Apologies if this is ill-defined, repeated, or poorly worded. I couldn't find a similar question online and I don't know what reasonable Google terms or the relevant factors are (I'm sure this has been answered previously at some point, probably in relation to futuristic vehicle crash resistance foam etc). It's based on a dream I had about being a superhero, who's only power was to fill and empty spaces with water instantly.
Many thanks for your help!
 A: I think it is tempting to assume that the sudden deceleration at the bottom will cause damage regardless of the presence or absence of the water.  I will argue against that assumption.
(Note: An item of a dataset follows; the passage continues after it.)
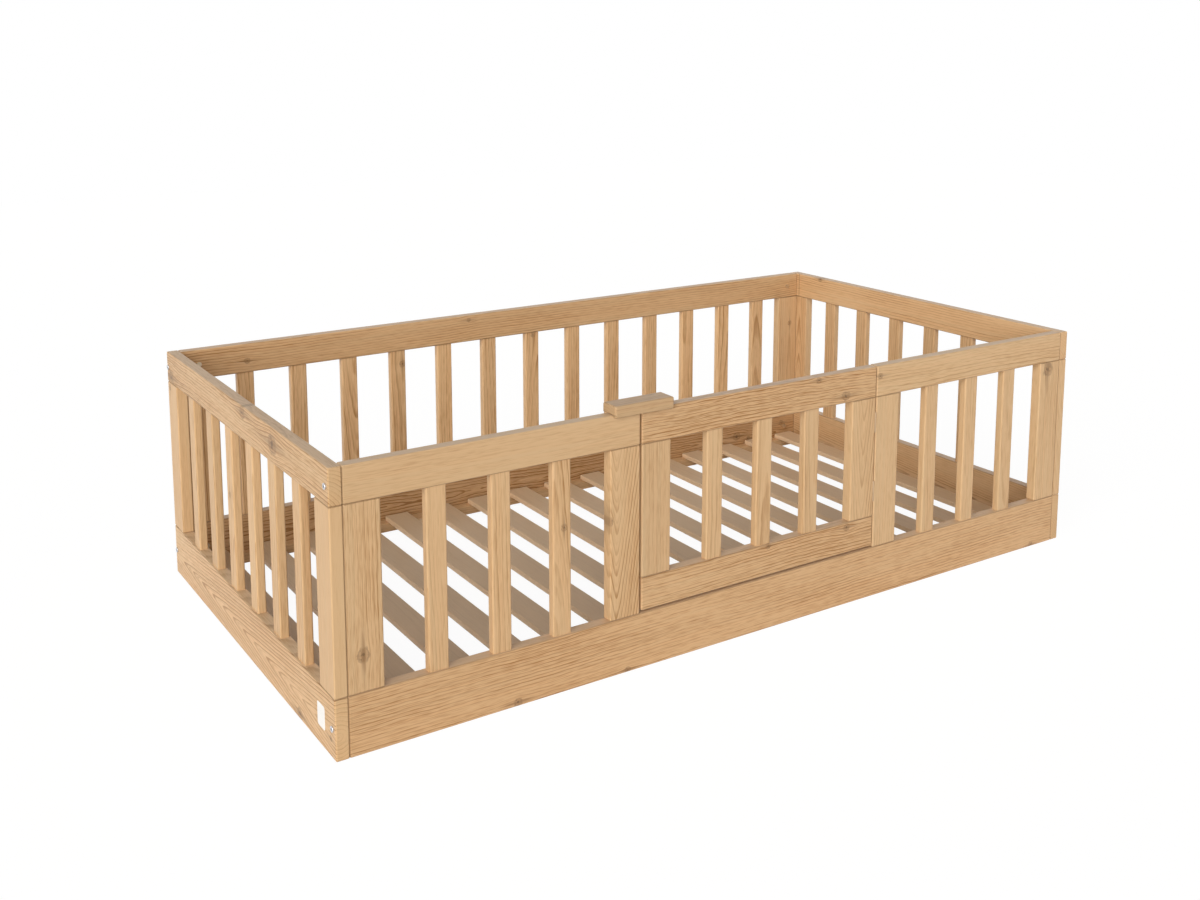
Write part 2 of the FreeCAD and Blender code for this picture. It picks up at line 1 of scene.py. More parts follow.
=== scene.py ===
# %% [markdown]
# # A toddler's floor bed in lacquered softwood
#
# The bed stands straight on the floor: four slatted panels round a low slatted base, a gate in the front
# and a sliding block on top that keeps it shut. Its shapes are plain boards, so nearly all of its looks
# come from the timber: growth rings, knots, a thin satin lacquer, and greyer bare wood on the slats.
# This lesson dresses the boards with solid textures, which run through the wood as real rings do.

import math

import bpy
import numpy as np
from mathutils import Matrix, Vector


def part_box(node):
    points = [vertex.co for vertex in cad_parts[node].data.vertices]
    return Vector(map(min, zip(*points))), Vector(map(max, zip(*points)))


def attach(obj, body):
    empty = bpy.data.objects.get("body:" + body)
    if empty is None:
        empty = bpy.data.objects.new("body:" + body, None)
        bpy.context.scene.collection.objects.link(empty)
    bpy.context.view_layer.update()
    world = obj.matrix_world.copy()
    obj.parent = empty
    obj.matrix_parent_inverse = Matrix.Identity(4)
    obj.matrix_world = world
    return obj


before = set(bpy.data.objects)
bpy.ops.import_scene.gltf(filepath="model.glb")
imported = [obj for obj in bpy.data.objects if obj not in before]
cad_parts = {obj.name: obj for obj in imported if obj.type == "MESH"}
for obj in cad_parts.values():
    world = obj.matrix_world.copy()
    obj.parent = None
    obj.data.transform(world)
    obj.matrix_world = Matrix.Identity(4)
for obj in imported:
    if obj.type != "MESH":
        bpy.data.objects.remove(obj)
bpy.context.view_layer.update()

# %% [markdown]
# ## The camera
#
# The bed is seen from its front left corner, from about standing height. A product photographer keeps
# upright edges nearly upright by shifting the lens instead of tilting the camera far down. The shift here
# takes up about half of the downward look, so that other views around the bed still hold all of it.

# %% Camera
CAMERA_PLACE = Vector((-1.504, -2.195, 1.084))
CAMERA_AZIMUTH = math.radians(-32.95)       # 0 looks along +Y
CAMERA_TILT = math.radians(8.54)            # down from level
CAMERA_LENS = 39.67                         # mm
CAMERA_SENSOR = 36.0                        # mm wide
CAMERA_SHIFT = -0.18

camera_data = bpy.data.cameras.new("camera")
camera_data.lens = CAMERA_LENS
camera_data.sensor_width = CAMERA_SENSOR
camera_data.shift_y = CAMERA_SHIFT
camera = bpy.data.objects.new("camera", camera_data)
bpy.context.scene.collection.objects.link(camera)
camera.location = CAMERA_PLACE
camera.rotation_euler = (math.pi / 2 - CAMERA_TILT, 0, CAMERA_AZIMUTH)
bpy.context.scene.camera = camera

# %% [markdown]
# ## Formulas as shader nodes
#
# A grain pattern is a formula, and a formula with thirty Math nodes is hard to read as links. Here a
# small class stands for an output socket: arithmetic on it adds the Math node, so that the code reads
# as the formula does. The nodes that it makes are ordinary ones.

# %% A socket that does arithmetic
def plug(tree, socket, value):
    """Link a value into a socket if it is a wire, and set it as a plain number otherwise."""
    if isinstance(value, Wire):
        tree.links.new(value.socket, socket)
    else:
        socket.default_value = value


class Wire:
    """An output socket of a node tree; each operation on it adds one node."""

    def __init__(self, tree, socket):
        self.tree, self.socket = tree, socket

    def math(self, operation, *others):
        made = self.tree.nodes.new("ShaderNodeMath")
        made.operation = operation
        for socket, value in zip(made.inputs, (self, *others)):
            plug(self.tree, socket, value)
        return Wire(self.tree, made.outputs[0])

    def __add__(self, other):
        return self.math("ADD", other)

    def __sub__(self, other):
        return self.math("SUBTRACT", other)

    def __mul__(self, other):
        return self.math("MULTIPLY", other)

    def __truediv__(self, other):
        return self.math("DIVIDE", other)

    def size(self):
        """This wire without its sign."""
        return self.math("ABSOLUTE")

    def most(self, *others):
        """The largest of this wire and others."""
        largest = self
        for other in others:
            largest = largest.math("MAXIMUM", other)
        return largest

    def share(self):
        """This wire held between 0 and 1."""
        return self.math("MAXIMUM", 0.0).math("MINIMUM", 1.0)

    def ramp(self, low, high, start=0.0, stop=1.0):
        """Rise smoothly from start to stop as this wire goes from low to high."""
        made = self.tree.nodes.new("ShaderNodeMapRange")
        made.interpolation_type = "SMOOTHSTEP"
        for name, value in (("Value", self), ("From Min", low), ("From Max", high),
                            ("To Min", start), ("To Max", stop)):
            plug(self.tree, made.inputs[name], value)
        return Wire(self.tree, made.outputs["Result"])

    def split(self):
        """The three parts of a vector or colour."""
        made = self.tree.nodes.new("ShaderNodeSeparateXYZ")
        plug(self.tree, made.inputs[0], self)
        return [Wire(self.tree, output) for output in made.outputs]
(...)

Modeling your body as a bag of water, and supposing the elevator cab does not rupture, there is no tendency for it to deform during impact--nothing physically sets it apart from the rest of the water, so it doesn't get slammed against the bottom or unduly stretched or compressed along any axis.
During the impact, the pressure increases rapidly.  The high pressure isn't necessarily an issue--the human body can survive pressures of tens of atmospheres--but the suddenness of the increase is going to cause problems.  You can say goodbye to your eardrums, and the abrupt collapse of your lungs won't feel good. It would be akin to being in the water near an exploding depth charge.
In short, you might die, but your corpse will look much more presentable than it would without the water.
If you want empirical verification of this, I suggest filling a Nalgene bottle with water, inserting an egg, and dropping it from increasing heights. I think you may find you can drop it out of a second story window without breaking the egg.
A: During impact, there would be a sudden increase in the effective weight of the water above the man.  This would cause a sudden increase in the water pressure which would collapse the lungs and probably drive air into the bloodstream.  There would also be an increase in the pressure gradient. This would cause a sudden increase the buoyant force, which would be like landing on a hard surface, and would be likely to cause a fatal concussion.
A: I don't think this will be particularly different from the usual case of an empty elevator in free fall. When the elevator hits the bottom of the shaft, the elevator and everything inside must come to a stop over the course of a fraction of a second. Whether or not the elevator is filled with water, the person inside will experience sudden and dramatic acceleration when it hits the floor (i.e. they will go splat). From a drop of 20m, the person is traveling at 72kph when they hit the floor, and 0kph very shortly thereafter. That's going to hurt no matter what, regardless of if the person is stopped by the elevator floor or a layer of water.
Even if there are buoyant forces due to pressure gradients when the box of water hits the floor, anything that moves the person toward the ceiling of the elevator will only increase the acceleration they're experiencing, making the collision even more deadly. You might get some interesting physiological effects from the  pressure shockwave traveling upward through the water, but there's nothing here that makes the situation any more survivable than your typical falling elevator.
To use this superpower to survive, the hero needs to fill the elevator shaft at the very beginning of the fall, and empty it slowly to gently bring the floating elevator to the bottom. Stopping suddenly at the bottom is going to be bad news no matter what.
A: The main damage here will be caused by the incompressibility of water. (Actually, the relative incompressibility of the water compared to the human body.) The effect would be somewhat similar to a human body entering water at a high speed - the incompressibility of water means it is like concrete.
In the case of the falling water-filled elevator, a shock wave would hit the human body from all directions and compress it. Since the human body has parts of various compressibilities (lungs are very compressible, fat and muscles are somewhat compressible, bones less and teeth quite incompressible), the soft organs would likely be very damaged: they take the brunt of the compression.
A: The advantage compared to falling to the hard ground is that the stopping is not sudden, and $F_t = \frac{dp}{dt}$ what means a smaller total force.
Once hitting the ground, the water buoyancy force acts on the human body at once $F_b = \mu Vg$. But there is also the drag force. It depends on the final velocity and also on the position of the man. It is like the impact of diving after jumping from a great height.
It helps if the man stays vertical, if he stays close to the roof, and if the elevator cabin is tall. Otherwise it is like jumping in a shallow swimming pool.